Wow thanks for all the help!

I'm thinking of getting the Si by Peg Perego. I checked out the Maclarens but liked this one better because of the detachable bar, nice straps and single wheels.

http://us.pegperego.com/babyproducts-catalog/2011/S%26%23236%3B

Anybody have bad experiences w PP?


----------



## mama2soren (Feb 12, 2009)

I have a PP Pliko Lite (not made anymore) and I really like it. The Si looks like an upgraded version of the Pliko Lite. I bet you'll be happy with it. (Which color will you get??)

If you aren't 100% set on the PP, check out the Baby Jogger City Mini or City Micro. Albeebaby.com has the Micro for as little as $99 (normally $140 or so) and the Mini for about $204 after the 15% discount. I haven't pushed around a Micro in person, but the Mini is definitely an awesome stroller. It steers very smoothly, has lots of room for older kids, and has a very generous sun shade. The Mini folds down almost completely flat, the Micro less flat, but probably enough for a 2 month old. They don't come with bars, but you can order them separately (on sale for $30 on Albee). These strollers have an awesome resell value, if you ever wanted to resell it on Craigslist for a decent percent of your purchase price.  here's a review on the Micro double.
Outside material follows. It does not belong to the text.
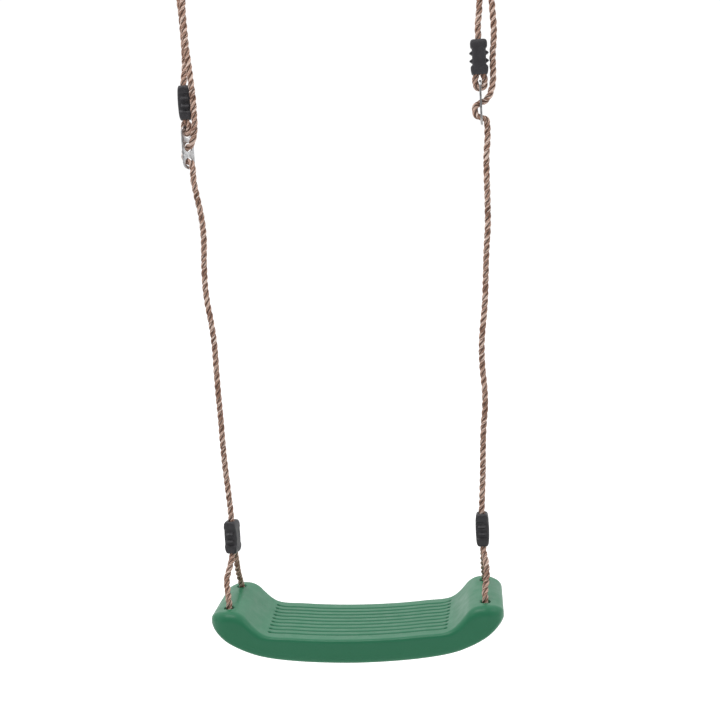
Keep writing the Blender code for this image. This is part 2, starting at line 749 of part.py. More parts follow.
def main_rope_points(side):
    """From below the adjuster plate to the lower clamp. Heights are above the seat's top."""
    middle = {
        "left": (
            (-0.2066, -0.0026, 0.6520),
            (-0.2026, 0.0, 0.6220),
            (-0.2012, 0.0, 0.5900),
            (-0.2032, 0.0, 0.5560),
            (-0.2040, 0.0, 0.5200),
            (-0.2022, 0.0, 0.4930),
            (-0.1988, 0.0, 0.4660),
            (-0.1961, 0.0, 0.4300),
            (-0.1959, 0.0, 0.3940),
            (-0.1954, 0.0, 0.3580),
            (-0.1943, 0.0, 0.3210),
            (-0.1938, 0.0, 0.2840),
            (-0.1927, 0.0, 0.2480),
            (-0.1905, 0.0, 0.2100),
            (-0.1890, 0.0, 0.1820),
        ),
        "right": (
            (0.2183, 0.0, 0.6900),
            (0.2173, 0.0, 0.6600),
            (0.2171, 0.0, 0.6250),
            (0.2160, 0.0, 0.5870),
            (0.2133, 0.0, 0.5600),
            (0.2106, 0.0, 0.5240),
            (0.2080, 0.0, 0.4840),
            (0.2050, 0.0, 0.4570),
            (0.2015, 0.0, 0.4300),
            (0.1998, 0.0, 0.4050),
            (0.2001, 0.0, 0.3780),
            (0.2018, 0.0, 0.3480),
            (0.2014, 0.0, 0.3230),
            (0.1983, 0.0, 0.2960),
            (0.1957, 0.0, 0.2600),
            (0.1943, 0.0, 0.2270),
            (0.1916, 0.0, 0.1880),
        ),
    }[side]
    clamp_top = LOWER_CLAMP_HEIGHT + CLAMP_HALF_HEIGHT + SEAT_TOP_Z
    start = [
        adjuster_place(side, (WEAVE_BOTTOM_OFFSET, 0.0, WEAVE_BOTTOM - 2 * GAP)),
        adjuster_place(side, (WEAVE_BOTTOM_OFFSET, 0.0, WEAVE_BOTTOM - WEAVE_LEAD)),
    ]
    x = LOWER_CLAMP_X[side]
    end = [(x, 0.0, clamp_top + ROPE_OUT_OF_CLAMP), (x, 0.0, clamp_top - ROPE_IN_CLAMP)]
    return [*start, *((px, py, h + SEAT_TOP_Z) for px, py, h in middle), *end]


def main():
    clear_scene()
    collection(PARTS)
    collection(CUTTERS)
    surfaces = {
        "plastic": material("green_plastic", (0.045, 0.235, 0.125), 0.42),
        "rope": material("brown_rope", (0.30, 0.17, 0.11), 0.85),
        "clamp": material("black_plastic", (0.022, 0.021, 0.023), 0.55),
        "steel": material("galvanised_steel", (0.62, 0.63, 0.64), 0.35, 1.0),
    }
    add_seat(surfaces["plastic"])
    clamp = clamp_mesh()
    plate = plate_mesh()
    for side in ("left", "right"):
        add_lower_clamp(side, clamp, surfaces["clamp"])
        add_adjuster(side, clamp, plate, surfaces)
        add_ring(side, surfaces["steel"])
        add_rope(f"{side}_bridle_rope", bridle_points(side), surfaces["rope"])
        add_rope(f"{side}_main_rope", main_rope_points(side), surfaces["rope"])
        add_rope(f"{side}_top_loop_rope", top_loop_points(side), surfaces["rope"])


main()
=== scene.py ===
"""Looks of the moulded swing seat: fine seat, three-strand ropes, clamps, plates and rings."""

import math

import bmesh
import bpy
import numpy as np
from mathutils import Matrix, Vector


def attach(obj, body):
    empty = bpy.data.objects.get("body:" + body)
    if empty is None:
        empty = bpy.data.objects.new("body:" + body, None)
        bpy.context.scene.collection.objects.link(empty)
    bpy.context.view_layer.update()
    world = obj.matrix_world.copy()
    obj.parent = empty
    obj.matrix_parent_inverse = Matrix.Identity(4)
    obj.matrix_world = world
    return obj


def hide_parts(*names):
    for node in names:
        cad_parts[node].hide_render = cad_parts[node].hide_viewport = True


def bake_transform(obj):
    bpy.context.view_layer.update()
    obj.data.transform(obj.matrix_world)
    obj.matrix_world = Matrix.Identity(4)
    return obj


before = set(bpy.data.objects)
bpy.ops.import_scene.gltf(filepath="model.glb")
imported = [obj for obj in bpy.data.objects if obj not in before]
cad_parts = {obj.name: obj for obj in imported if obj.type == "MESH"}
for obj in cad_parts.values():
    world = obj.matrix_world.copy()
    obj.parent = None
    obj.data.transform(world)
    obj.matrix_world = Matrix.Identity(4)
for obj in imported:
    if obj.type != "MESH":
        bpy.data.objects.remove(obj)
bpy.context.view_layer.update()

# ---------------------------------------------------------------- sizes shared with the frame
SEAT_TOP_Z = -1.035
GAP = 0.0003
ROPE_RADIUS = 0.00475
SEAT_HALF_LENGTH = 0.2165
SEAT_HALF_WIDTH = 0.084
SEAT_CORNER_RADIUS = 0.029
SEAT_TIP = 0.0004
SEAT_NOSE_HEIGHT = 0.0270
TOP_OUTLINE = (
    (0.0, 0.0),
    (0.060, 0.0016),
    (0.100, 0.0046),
    (0.128, 0.0068),
    (0.140, 0.0112),
    (0.150, 0.0192),
    (0.158, 0.0280),
    (0.166, 0.0368),
    (0.176, 0.0424),
    (0.190, 0.0440),
    (0.202, 0.0422),
    (0.2105, 0.0385),
    (0.2150, 0.0340),
    (SEAT_HALF_LENGTH, SEAT_NOSE_HEIGHT),
)
BOTTOM_OUTLINE = (
    (0.0, -0.0365),
    (0.060, -0.0345),
    (0.100, -0.0310),
    (0.130, -0.0265),
    (0.150, -0.0215),
    (0.170, -0.0135),
    (0.185, -0.0055),
    (0.197, 0.0028),
    (0.207, 0.0112),
    (0.2130, 0.0172),
    (0.2158, 0.0218),
    (SEAT_HALF_LENGTH, SEAT_NOSE_HEIGHT),
)
TOP_EDGE_RADIUS_MIDDLE = 0.005
TOP_EDGE_RADIUS_END = 0.014
BOTTOM_EDGE_RADIUS = 0.008
EDGE_BLEND_START = 0.120
EDGE_BLEND_END = 0.170
EDGE_SHARE = 0.42
GROOVE_COUNT = 9
GROOVE_PITCH = 0.0150
GROOVE_HALF_LENGTH = 0.1325
GROOVE_FLARE = 0.037
HOLE_X = 0.190
HOLE_Y = 0.0526
HOLE_RADIUS = 0.0068
CHANNEL_RADIUS = 0.0058
CHANNEL_FLOOR = -0.0024
CLAMP_HALF_HEIGHT = 0.0245
CLAMP_STRAND_OFFSET = 0.0053
ROPE_IN_CLAMP = 0.0070
ROPE_OUT_OF_CLAMP = 0.0020
LOWER_CLAMP_HEIGHT = 0.1385
LOWER_CLAMP_X = {"left": -0.1885, "right": 0.1900}
LOWER_CLAMP_TURN = {"left": math.radians(78.0), "right": math.radians(88.0)}
PLATE_THICKNESS = 0.003
PLATE_HALF_WIDTH = 0.0105
PLATE_HALF_LENGTH = 0.032
PLATE_HOLE_RADIUS = 0.0066
PLATE_HOLES = (0.020, 0.0, -0.021)
UPPER_CLAMP_OFFSET = 0.064
ADJUSTER_X = {"left": -0.2155, "right": 0.2132}
ADJUSTER_HEIGHT = {"left": 0.724, "right": 0.763}
ADJUSTER_TURN = {"left": math.radians(-38.0), "right": 0.0}
UPPER_CLAMP_TWIST = {"left": math.radians(-40.0), "right": 0.0}
TWIST_START = 0.0300
TWIST_END = 0.0395
WEAVE_TOP = 0.044
WEAVE_TOP_OFFSET = 0.0191
WEAVE_BOTTOM = -0.041
WEAVE_BOTTOM_OFFSET = 0.0077
WEAVE_LEAD = 0.0080
RING_RADIUS = 0.025
RING_BAR_RADIUS = 0.003
RING_X = {"left": -0.211, "right": 0.226}
BIGHT_RADIUS = ROPE_RADIUS + RING_BAR_RADIUS + GAP
BIGHT_STEPS = 6
SIDES = ("left", "right")


# ---------------------------------------------------------------- camera
CAMERA_PLACE = (0.1897, -1.8549, -0.3940)
CAMERA_YAW = math.radians(-5.219)
CAMERA_PITCH = math.radians(7.369)
CAMERA_ROLL = math.radians(3.077)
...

I've been looking at the Mini double on Albee, since they have the 2010 model on clearance! It's taken a lot of willpower for me not to order one...


----------



## redvlagrl (Dec 2, 2009)

We have the Maclaren Techno XT and it reclones flat. It's awesome, awesome, awesome. I've had a fair few strollers. I bought this one off Ebay - it's an older years' model but was brand new so a great deal.

I have 2 friends with PPs. Both hate them. They get squeaky and the wheels get jammed.

For the record (and to say I've had some comparison) I've also owned: Safety 1st Evolution, BOB Revolution, Phil and Teds Dash, the Maclaren Techno XT and a Chariot Cheetah2.


----------



## Katie T (Nov 8, 2008)

I have the britax blink and while I love it over my big travel system that I had and I got it on a great sale it is a little heavy but that is my only complaint. I would spend what you have to to be totally happy!


----------



## Lillitu (Jan 19, 2009)

Aw heck yeah! Both DP and I have some back issues, so we alternate between an Ergo (only I wear it for size reasons), a stroller (a cheap umbrella that was smaller in our car's trunk than the one the car seat came with), and a harness/leash.

I got the stroller at babies r us, and it came with a few perks, like a mesh bag attached for gear and a sun shade. $30!


----------



## Sharlla (Jul 14, 2005)

We dont. i use to have a jogger with ds2 for rollerblading though and another one of those would be nice. we had considered getting an unbrellla stroller but i honestly dont think we would use it


----------



## SeattleRain (Mar 15, 2009)

I have a Baby Jogger City Mini and it's awesome. The fold is amazing (one handed!) and it lays totally flat with the pull of a toggle so it's perfect for a tiny baby. I have a friend who put her newborn in there and she slept very nicely. I bought it when Daniel was 6 months and it was a great purchase. You can buy a tray to put on the stroller, but you won't need one for a while now. I'm JUST looking for one now because Daniel likes to nibble on finger foods like Cheerios and cheese and it's annoying to have to stop and let him eat out of my hands.

I have a friend with the P3 and she's not super fond of it now for her 3 year old. It's not a heavy duty stroller. She's selling hers online if you're interested.


----------